I'm running Ubuntu 6.06 amd64 server edition.  The raid array is a
software-based linux array with LVM on top of it and the file system
for the database mount point is XFS.  The only optimization I've done
so far is to put the following in /etc/sysctl.conf:

kernel.shmall = 2097152
kernel.shmmax = 2147483648
kernel.shmmni = 4096
kernel.sem = 250 32000 100 128
fs.file-max = 65536

And in postgresql.conf I set the following parameters:

shared_buffers = 131072
work_mem = 65536
max_stack_depth = 4096
max_fsm_pages = 40000
max_fsm_relations = 2000

These probably aren't ideal but I was hoping they would perform a
little better than the defaults.  I got the following results from a
pgbench script I picked up off the web:

CHECKPOINT
===== sync ======
10 concurrent users...
transaction type: TPC-B (sort of)
scaling factor: 10
number of clients: 10
number of transactions per client: 100
number of transactions actually processed: 1000/1000
tps = 632.146016 (including connections establishing)
tps = 710.474526 (excluding connections establishing)

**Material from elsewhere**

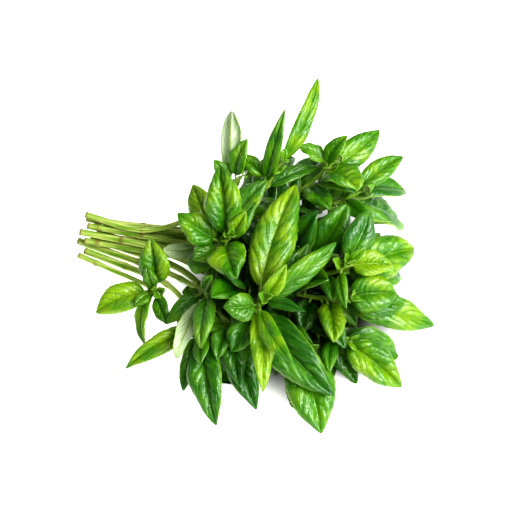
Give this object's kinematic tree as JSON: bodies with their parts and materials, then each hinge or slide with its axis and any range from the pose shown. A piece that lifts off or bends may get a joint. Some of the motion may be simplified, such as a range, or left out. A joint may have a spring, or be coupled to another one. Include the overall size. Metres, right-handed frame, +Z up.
{
  "type": "basil bunch",
  "caption": "Loose bunch of cut basil lying on its side: leafy stems with broad pointed leaves in opposite pairs, bare cut stems at one end, nothing tying it.",
  "frame": {"origin": "middle of the bunch's footprint, on the surface it lies on", "axes": "+Z up, +X along the bunch from the cut stem ends towards the leafy tops"},
  "size_m": [0.2411, 0.2194, 0.1017],
  "materials": {
    "leafy_stem": "fresh basil leaf, deep green with a soft gloss, paler below"
  },
  "bodies": {
    "root": {"front_crown": "leafy_stem", "left_crown": "leafy_stem", "right_crown": "leafy_stem", "back_crown": "leafy_stem", "back_right": "leafy_stem", "right_back": "leafy_stem", "right_front": "leafy_stem", "left_front": "leafy_stem", "front_foot": "leafy_stem", "left_low": "leafy_stem", "front_left": "leafy_stem", "front_low": "leafy_stem", "front_right": "leafy_stem", "back_left": "leafy_stem"}
  },
  "joints": []
}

Once again I don't know if these results are good or not for my hardware.

I have a couple of questions:

- Does anyone have some good advice for optimizing postgres for
tsearch2 queries?
- I noticed that there are six different postmaster daemons running.
Only one of them is taking up a lot of RAM (1076m virtual and 584m
resident).  The second one is using 181m resident while the others are
less than 20m each.  Is it normal to have multiple postmaster
processes?  Even the biggest process doesn't seem to be using near as
much RAM as I have on this machine.  Is that bad?  What percentage of
my physical memory should I expect postgres to use for itself?  How
can I encourage it to cache more query results in memory?

Thanks in advance for your time.

Carl Youngblood

Re: Beginner optimization questions, esp. regarding Tsearch2

From
Richard Huxton
Date:
Carl Youngblood wrote:
> - I noticed that there are six different postmaster daemons running.
> Only one of them is taking up a lot of RAM (1076m virtual and 584m
> resident).  The second one is using 181m resident while the others are
> less than 20m each.  Is it normal to have multiple postmaster
> processes?

You should have one master backend process and one per connection. PG is
a classic multi-process designed server.

 > Even the biggest process doesn't seem to be using near as
> much RAM as I have on this machine.  Is that bad?  What percentage of
> my physical memory should I expect postgres to use for itself?  How
> can I encourage it to cache more query results in memory?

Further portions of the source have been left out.